▶ _Requirement_
Exact reproduction is required for all entries.

— START Data for the task —

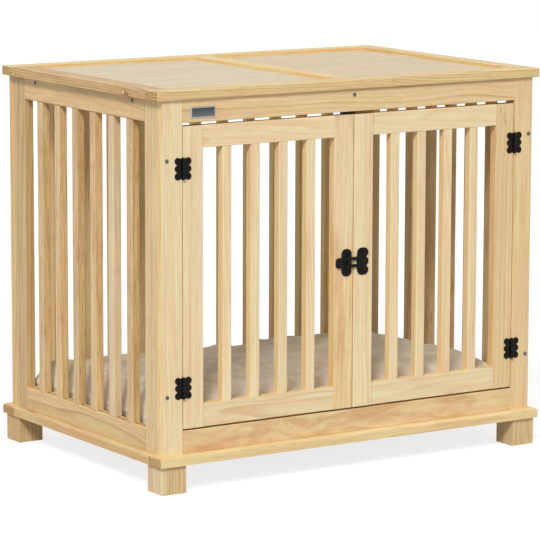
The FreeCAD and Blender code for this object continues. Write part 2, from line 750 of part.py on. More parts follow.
def hinge_leaf(name, middle_knuckle):
    """A leaf that reaches to -X from the pin, lying on the wood at Y = 0.

    Three round lobes make its outer edge, and half a lobe stands at each end beside the pin. The
    middle knuckle belongs to the door's leaf, and the two end knuckles to the frame's leaf.
    """
    body = new_body(name, keep=False)
    thin = "hinge_thick"
    block(body, "core", ("hinge_core", thin, "(hinge_height - hinge_lobe_radius / 2)"),
          ("-hinge_core", minus(thin), "(-hinge_height / 2 + hinge_lobe_radius / 4)"))
    for number, sign in enumerate(("-", ""), start=1):
        rod(body, "lobe_%d" % number, "hinge_lobe_radius", thin,
            (minus(LOBE_X), "0", sign + LOBE_Z), OUT_FRONT)
        rod(body, "root_%d" % number, "hinge_root_radius", thin,
            ("0", "0", sign + "(hinge_height / 2 - hinge_root_radius)"), OUT_FRONT)
    rod(body, "middle_lobe", "hinge_middle_radius", thin,
        ("(-hinge_lobe_reach + hinge_middle_radius)", "0", "0"), OUT_FRONT)
    block(body, "pin_side", ("hinge_lobe_reach", "4 * " + thin, "2 * hinge_height"),
          ("0", "-2 * " + thin, "-hinge_height"), cut=True)
    middle_low, middle_high = "(-hinge_barrel_share / 2)", "(hinge_barrel_share / 2)"
    end_length = minus(plus(HINGE_BARREL_LOW, "hinge_barrel_share / 2", "knuckle_gap"))
    free_end = "(hinge_height / 2 - hinge_barrel_share / 2)"
    centre_y = "-hinge_axis_out"
    if middle_knuckle:
        rod(body, "knuckle", "hinge_barrel_radius", "hinge_barrel_share", ("0", centre_y, middle_low))
        for number, low in enumerate(("(-hinge_height / 2)", plus(middle_high)), start=1):
            block(body, "clear_%d" % number, ("hinge_notch", "2 * " + thin, free_end),
                  ("-hinge_notch", "-1.5 * " + thin, low), cut=True)
    else:
        for number, low in enumerate((HINGE_BARREL_LOW, plus(middle_high, "knuckle_gap")), start=1):
            rod(body, "knuckle_%d" % number, "hinge_barrel_radius", end_length, ("0", centre_y, low))
        block(body, "clear", ("hinge_notch", "2 * " + thin, "(hinge_barrel_share + 2 * knuckle_gap)"),
              ("-hinge_notch", "-1.5 * " + thin, plus(middle_low, "-knuckle_gap")), cut=True)
    rod(body, "bore", "(hinge_pin_radius + pin_play)", "2 * hinge_height",
        ("0", centre_y, "-hinge_height"), cut=True)
    for number, sign in enumerate(("-", ""), start=1):
        rod(body, "screw_hole_%d" % number, "(trim_screw_shank + screw_play)", "3 * " + thin,
            (minus(LOBE_X), thin, sign + LOBE_Z), OUT_FRONT, cut=True)
    return body


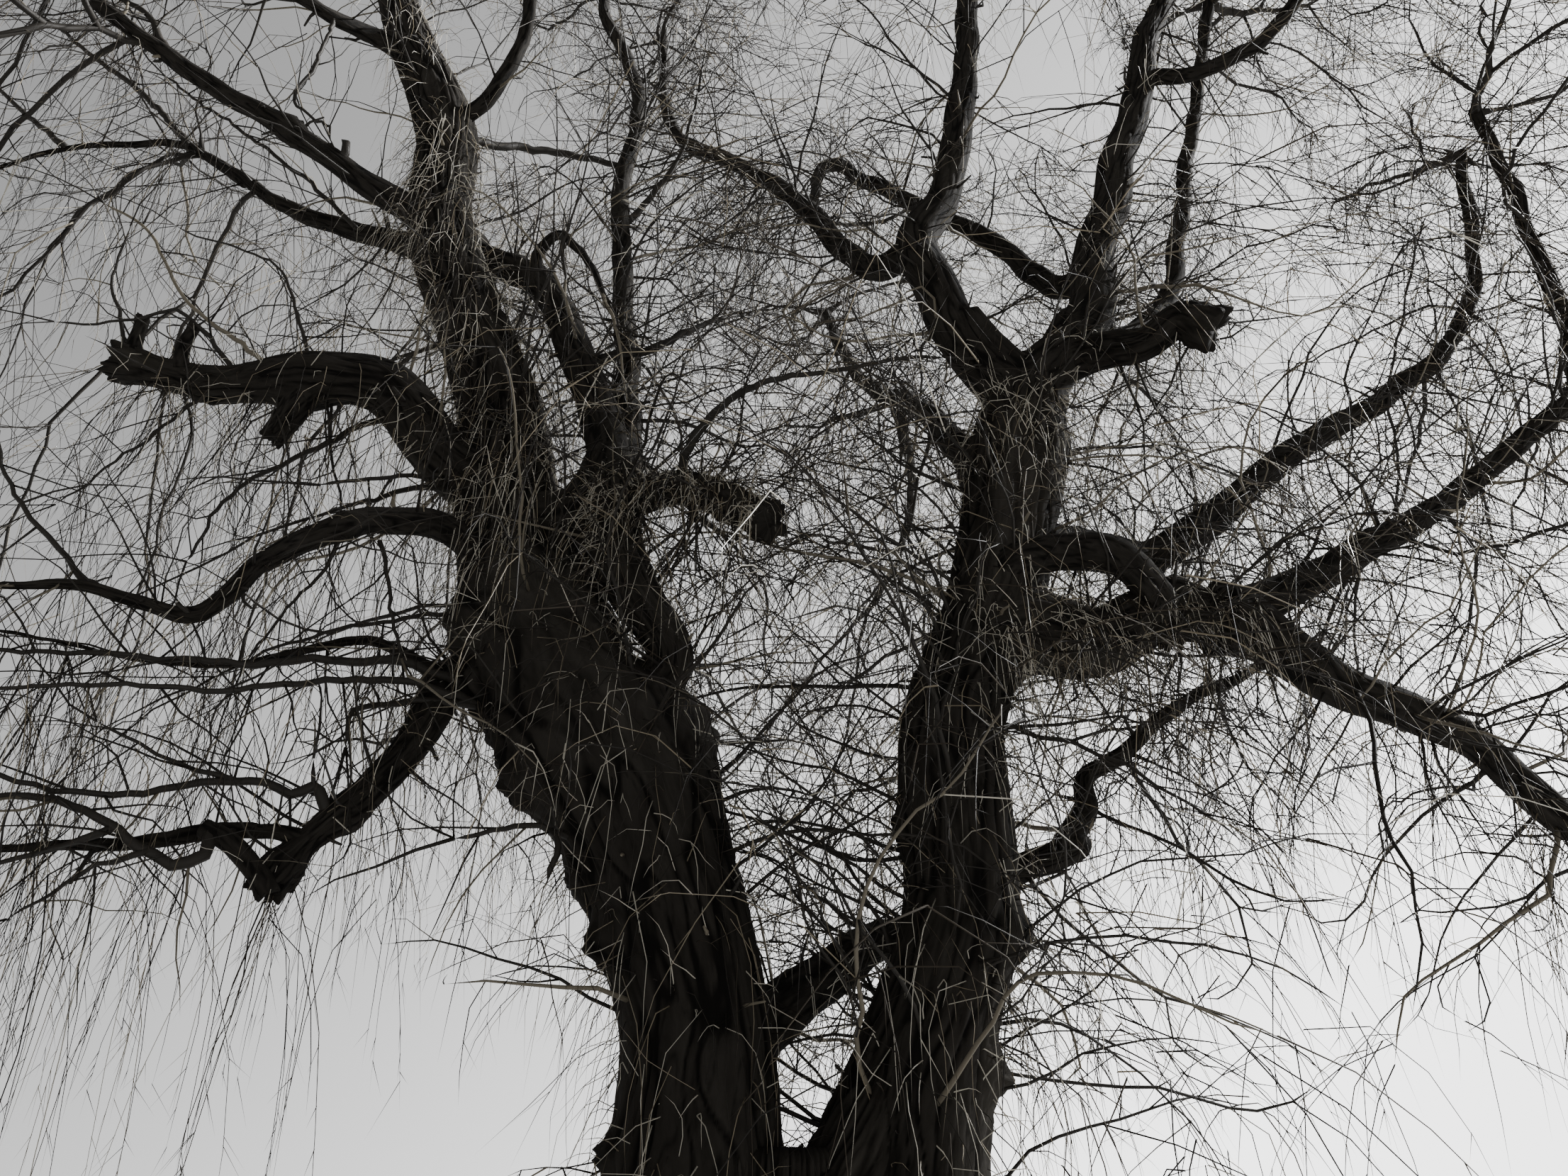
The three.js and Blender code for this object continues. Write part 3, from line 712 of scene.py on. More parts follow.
def thickness(parents, most, main, tip, power):
    """Radius of each branch place: what hangs on it, added up, but no more than its parent's. On
    the main branches it is stretched so that each starts as thick as the limb it goes on from."""
    area = np.zeros(len(parents))
    ends = np.ones(len(parents), bool)
    ends[parents[parents >= 0]] = False
    area[ends] = tip ** power
    for i in range(len(parents) - 1, -1, -1):
        if parents[i] >= 0:
            area[parents[i]] += area[i]
    radius = area ** (1 / power)
    root = np.arange(len(parents))
    stretch = np.ones(len(parents))
    for i in main:
        stretch[i] = max(1, (most[i] - tip) / max(radius[i] - tip, 1e-4))
    for i, parent in enumerate(parents):
        if parent >= 0:
            root[i] = root[parent]
    radius = tip + (radius - tip) * stretch[root]
    for i, parent in enumerate(parents):
        radius[i] = min(radius[i], most[i] if parent < 0 else radius[parent] * 0.97)
    return radius


def chains(parents, radius):
    """Runs of places from where a branch leaves its parent to its end."""
    children = [[] for _ in parents]
    for i, parent in enumerate(parents):
        if parent >= 0:
            children[parent].append(i)
    runs = []
    stack = [(None, i) for i, parent in enumerate(parents) if parent < 0]
    while stack:
        before, at = stack.pop()
        run = [at] if before is None else [before, at]
        while children[at]:
            ordered = sorted(children[at], key=lambda i: -radius[i])
            stack.extend((at, other) for other in ordered[1:])
            at = ordered[0]
            run.append(at)
        if len(run) > 1:
            runs.append(run)
    return runs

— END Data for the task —

▶ _Written solution_
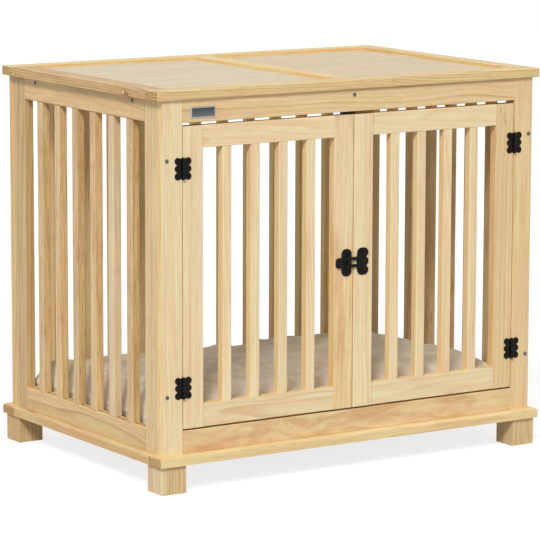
The FreeCAD and Blender code for this object continues. Write part 2, from line 750 of part.py on. More parts follow.
def hinge_leaf(name, middle_knuckle):
    """A leaf that reaches to -X from the pin, lying on the wood at Y = 0.

    Three round lobes make its outer edge, and half a lobe stands at each end beside the pin. The
    middle knuckle belongs to the door's leaf, and the two end knuckles to the frame's leaf.
    """
    body = new_body(name, keep=False)
    thin = "hinge_thick"
    block(body, "core", ("hinge_core", thin, "(hinge_height - hinge_lobe_radius / 2)"),
          ("-hinge_core", minus(thin), "(-hinge_height / 2 + hinge_lobe_radius / 4)"))
    for number, sign in enumerate(("-", ""), start=1):
        rod(body, "lobe_%d" % number, "hinge_lobe_radius", thin,
            (minus(LOBE_X), "0", sign + LOBE_Z), OUT_FRONT)
        rod(body, "root_%d" % number, "hinge_root_radius", thin,
            ("0", "0", sign + "(hinge_height / 2 - hinge_root_radius)"), OUT_FRONT)
    rod(body, "middle_lobe", "hinge_middle_radius", thin,
        ("(-hinge_lobe_reach + hinge_middle_radius)", "0", "0"), OUT_FRONT)
    block(body, "pin_side", ("hinge_lobe_reach", "4 * " + thin, "2 * hinge_height"),
          ("0", "-2 * " + thin, "-hinge_height"), cut=True)
    middle_low, middle_high = "(-hinge_barrel_share / 2)", "(hinge_barrel_share / 2)"
    end_length = minus(plus(HINGE_BARREL_LOW, "hinge_barrel_share / 2", "knuckle_gap"))
    free_end = "(hinge_height / 2 - hinge_barrel_share / 2)"
    centre_y = "-hinge_axis_out"
    if middle_knuckle:
        rod(body, "knuckle", "hinge_barrel_radius", "hinge_barrel_share", ("0", centre_y, middle_low))
        for number, low in enumerate(("(-hinge_height / 2)", plus(middle_high)), start=1):
            block(body, "clear_%d" % number, ("hinge_notch", "2 * " + thin, free_end),
                  ("-hinge_notch", "-1.5 * " + thin, low), cut=True)
    else:
        for number, low in enumerate((HINGE_BARREL_LOW, plus(middle_high, "knuckle_gap")), start=1):
            rod(body, "knuckle_%d" % number, "hinge_barrel_radius", end_length, ("0", centre_y, low))
        block(body, "clear", ("hinge_notch", "2 * " + thin, "(hinge_barrel_share + 2 * knuckle_gap)"),
              ("-hinge_notch", "-1.5 * " + thin, plus(middle_low, "-knuckle_gap")), cut=True)
    rod(body, "bore", "(hinge_pin_radius + pin_play)", "2 * hinge_height",
        ("0", centre_y, "-hinge_height"), cut=True)
    for number, sign in enumerate(("-", ""), start=1):
        rod(body, "screw_hole_%d" % number, "(trim_screw_shank + screw_play)", "3 * " + thin,
            (minus(LOBE_X), thin, sign + LOBE_Z), OUT_FRONT, cut=True)
    return body


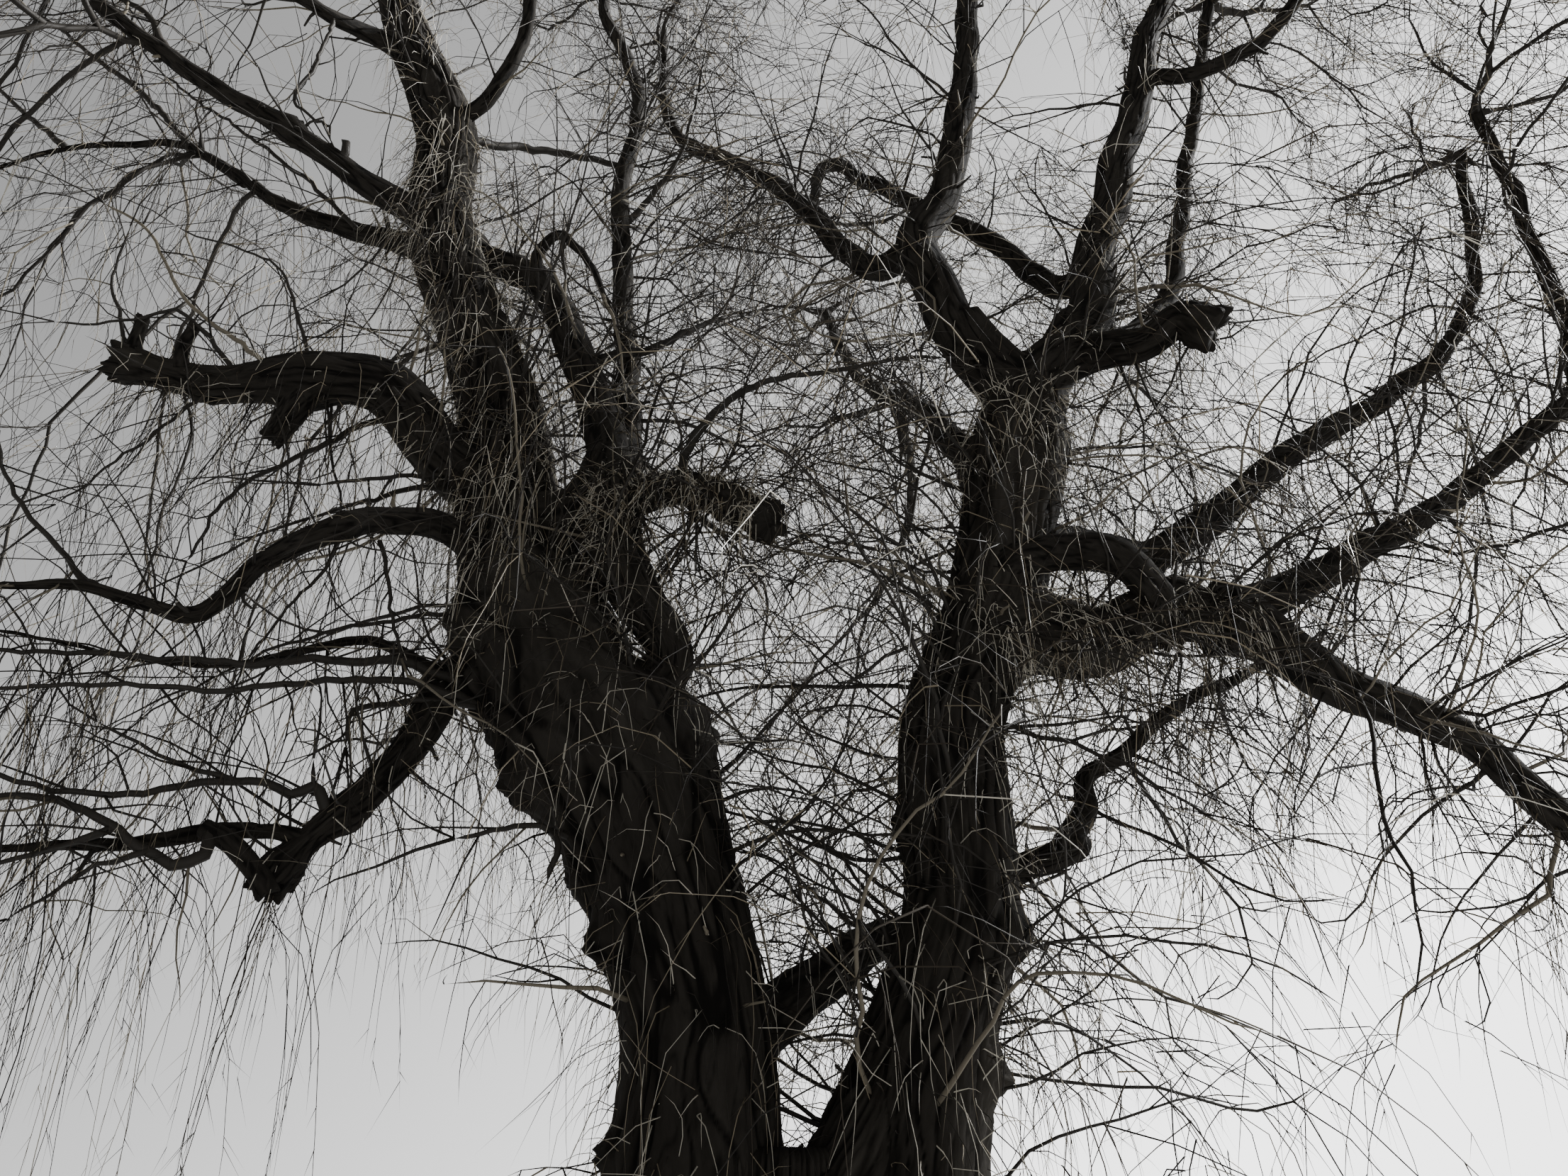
The three.js and Blender code for this object continues. Write part 3, from line 712 of scene.py on. More parts follow.
def thickness(parents, most, main, tip, power):
    """Radius of each branch place: what hangs on it, added up, but no more than its parent's. On
    the main branches it is stretched so that each starts as thick as the limb it goes on from."""
    area = np.zeros(len(parents))
    ends = np.ones(len(parents), bool)
    ends[parents[parents >= 0]] = False
    area[ends] = tip ** power
    for i in range(len(parents) - 1, -1, -1):
        if parents[i] >= 0:
            area[parents[i]] += area[i]
    radius = area ** (1 / power)
    root = np.arange(len(parents))
    stretch = np.ones(len(parents))
    for i in main:
        stretch[i] = max(1, (most[i] - tip) / max(radius[i] - tip, 1e-4))
    for i, parent in enumerate(parents):
        if parent >= 0:
            root[i] = root[parent]
    radius = tip + (radius - tip) * stretch[root]
    for i, parent in enumerate(parents):
        radius[i] = min(radius[i], most[i] if parent < 0 else radius[parent] * 0.97)
    return radius


def chains(parents, radius):
    """Runs of places from where a branch leaves its parent to its end."""
    children = [[] for _ in parents]
    for i, parent in enumerate(parents):
        if parent >= 0:
            children[parent].append(i)
    runs = []
    stack = [(None, i) for i, parent in enumerate(parents) if parent < 0]
    while stack:
        before, at = stack.pop()
        run = [at] if before is None else [before, at]
        while children[at]:
            ordered = sorted(children[at], key=lambda i: -radius[i])
            stack.extend((at, other) for other in ordered[1:])
            at = ordered[0]
            run.append(at)
        if len(run) > 1:
            runs.append(run)
    return runs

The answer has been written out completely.